Kolmitt – Chain Session

A crackle of noise breaks over the single synthetic note played in continuum while high frequencies feed back onto themselves with no apparent end in sight. A sweet little ghost of a melody hovers in the background inconspicuously, just waiting to be noticed. Kolmitt inaugurates their latest long player, Chain Session, with subtle touches that welcome the listener in to a vast concrete building with a warm embrace. Kolmitt is Daniele Sergio, Federico Scettri and Roberto Begini, a project that started out in 2012 by way of exploring elements from the disparate corners of ambient, drone and noise music. Made up of various tracks that fuse into a singular strand, Chain Session subverts the identity of the individual composition in favour of the grand narrative of the long player. This narrative relies on the subtle impression of high frequency sine waves and warm synthesised electronics taking centre stage. These sounds languish in their own beautiful design through slow harmonic movements with each note and its result loitering in their own shadow. Chain Session was created through live improvisation that was later revisited and refined within the studio context, and it’s this latter process that negates much of the self-indulgence that the human element in improvisation often encourages. The sounds are given the time they need to manifest entirely within the composition, and avoids human nature’s erratic disposition for continuous transition and evolution. By evaluating the improvisations in a controlled studio atmosphere, Kolmitt impedes each phrase long enough from human intervention to anchor it securely in the listener’s consciousness.

This often initiates the effect of a drone, allowing the listener to slip comfortably in and out of the composition, the way we can slip in and out of the sound of a fridge buzzing in the background. The drone of both low and high frequencies then adopts the role of silence, contrasting against the ‘noise’ of the other elements that move around it. This does not however relay a sense of rhythm in the same way the traditional idea of the construct would act – the positioning of noise and silence along a temporal line. Chain Session negates this traditional idea of rhythm by the constant, the drone. This re-contextualises the idea of a kick drum for instance in the fourth part, where the percussive element avoids the role of timekeeper in favour of texture in the sonic environment. This aspect also allows for the concrete sample or synthesised melodic gesture to flit in and out of the listener’s focus within the auditory sphere, just like the ghost melody from the start. At the same time these temporary elements that can often be described in the form of percussion, counteract the static effect of the drone again, which then applies a sense of movement and progression to the static landscape of the ambient composition. My personal favourite is when the high-pitched sine frequencies abruptly make an appearance; one can immediately sense a discomfort in the music, which swiftly falls away when your attention is drawn to it.

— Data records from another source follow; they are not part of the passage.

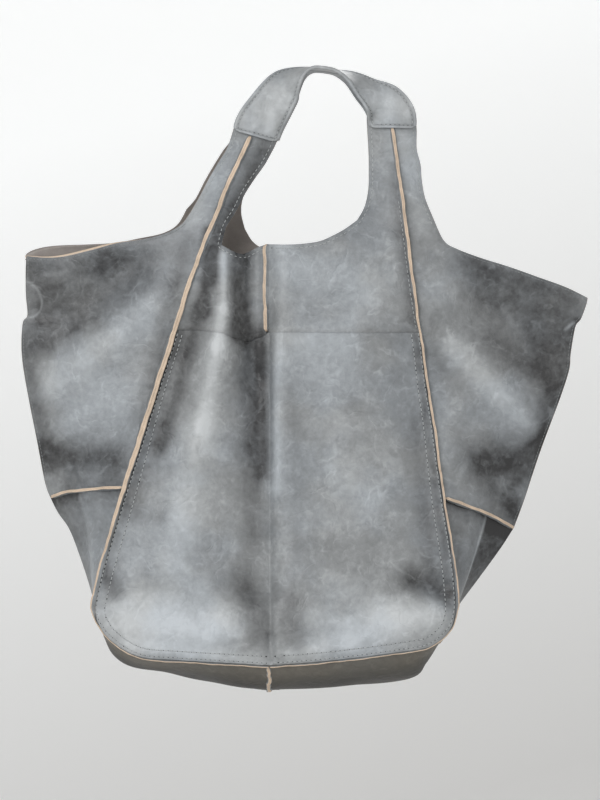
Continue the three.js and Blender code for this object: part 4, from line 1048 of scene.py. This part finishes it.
def stitches(name, runs, bold=1.0, hole_half=0.7 * MM, twine=None):
    """Rows of stitches, each a short thread with six sides that dips into the leather at both ends, and
    a dark needle hole, a flat knob with sunken edges, between each two. runs holds (points, normals) of
    evenly spaced stitches."""
    sizes = bpy.context.scene.tote_sizes
    proud = 0.35  # how far the thread lies above the leather, in its radii
    knob, sunken = 0.16 * MM, 0.3 * MM  # a needle hole's middle above the leather, its edge below it
    half, thick = sizes.stitch_length / 2, bold * sizes.stitch_width / 2
    angles = np.arange(STITCH_SIDES) * 2 * np.pi / STITCH_SIDES
    x, girth = (np.repeat(column, STITCH_SIDES) for column in STITCH.T)
    y = np.outer(STITCH[:, 1] * thick, np.cos(angles)).ravel()
    z = np.outer(STITCH[:, 1] * thick, np.sin(angles)).ravel() - 0.5 * thick * (girth < 1)
    sewn = np.stack([x * half, y, z + proud * thick], 1)
    hx, hy = (side.ravel() for side in np.meshgrid([-1, 0, 1], [-1, 0, 1], indexing="ij"))
    dome = np.where(np.hypot(hx, hy) < 0.5, knob, -sunken)
    hole = np.stack([hx * hole_half + sizes.stitch_pitch / 2, hy * hole_half, dome], 1)
    one = np.vstack([sewn, hole])
    caps = np.array([[0, 5, 4, 3], [0, 3, 2, 1], [18, 19, 20, 21], [18, 21, 22, 23]])
    thread_faces = np.vstack([quads(len(STITCH), STITCH_SIDES, wrap=True), caps])
    hole_faces = quads(3, 3) + len(sewn)
    centre = np.vstack([points for points, _ in runs])
    axes = [np.vstack(part) for part in zip(*(frame_along(*run) for run in runs))]
    points = centre[:, None] + sum(axis[:, None] * one[None, :, i, None] for i, axis in enumerate(axes))
    starts = np.arange(len(centre))[:, None, None] * len(one)
    faces = (np.vstack([thread_faces, hole_faces])[None] + starts).reshape(-1, 4)
    kinds = np.tile(np.repeat([0, 1], [len(thread_faces), len(hole_faces)]), len(centre))
    return piece(name, points, faces, [twine or thread(), needle_hole()], kinds)


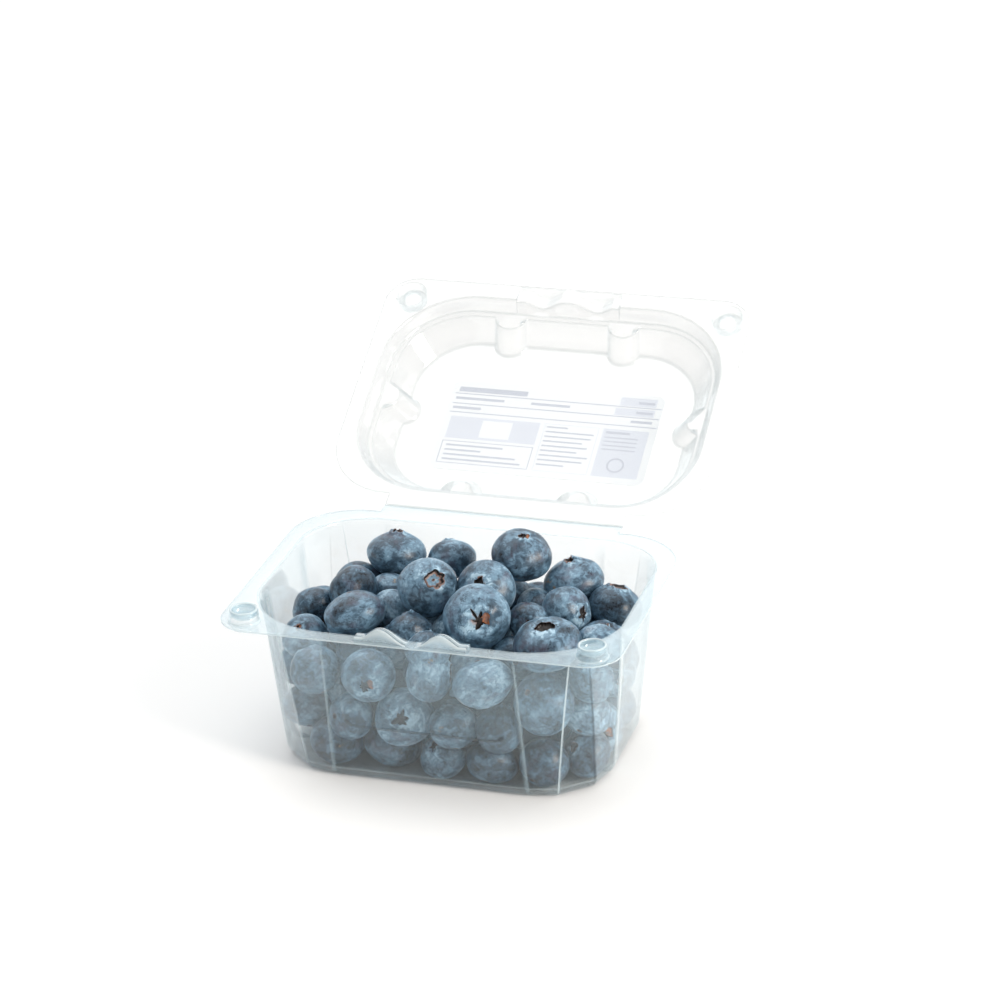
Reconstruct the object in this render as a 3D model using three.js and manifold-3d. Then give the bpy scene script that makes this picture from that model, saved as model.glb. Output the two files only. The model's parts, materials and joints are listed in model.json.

These effects however are only the result of the construct as whole. If Komitt had delved into deeper textures with denser results the contrasting elements would not come to the fore as they have done. Then again, if they went the other way again, and played more with the idea of silence and noise with the intent of providing a rhythmical solution through percussion, much of Chain Session would come across as mere functional dance music. Kolmitt got the mix just right, never saturating the auditory field with multiple layers, while at the same time having a constant in the form of a drone or slow moving sine wave across the frequency spectrum. Kolmitt thus creates music that foregoes the static nature of ambient music while at the same time providing a sonic environment for a listener in a similar way to ambient music. Chain Session’s soft production touches aren’t overbearing and allows for the listener to immerse him/herself completely in the 44 minutes of music, revealing hidden treasures for those who are willing to concentrate, but at the same time never intruding on those who are merely there to observe from a distance. The continuative narrative never truly gestates during the length of the album, but instead hangs in the air like an unanswered question, ready to be approached only when the listener can afford the solitude of a vacuous mind. It’s in that where Chain Session’s true charm lies. You can just play it in the background as you go about your business but the reward is so much greater when you set the time aside to appreciate the intricacies it has to offer. Eventually, a harp like synthesiser delays into a beautiful counterpoint in an alien rhythm building up slowly before disappearing into a sine wave and various elements of subtle noise, leaving us in the same disposition as when it arrived, concluding the work, but leaving a severe impression on the listener.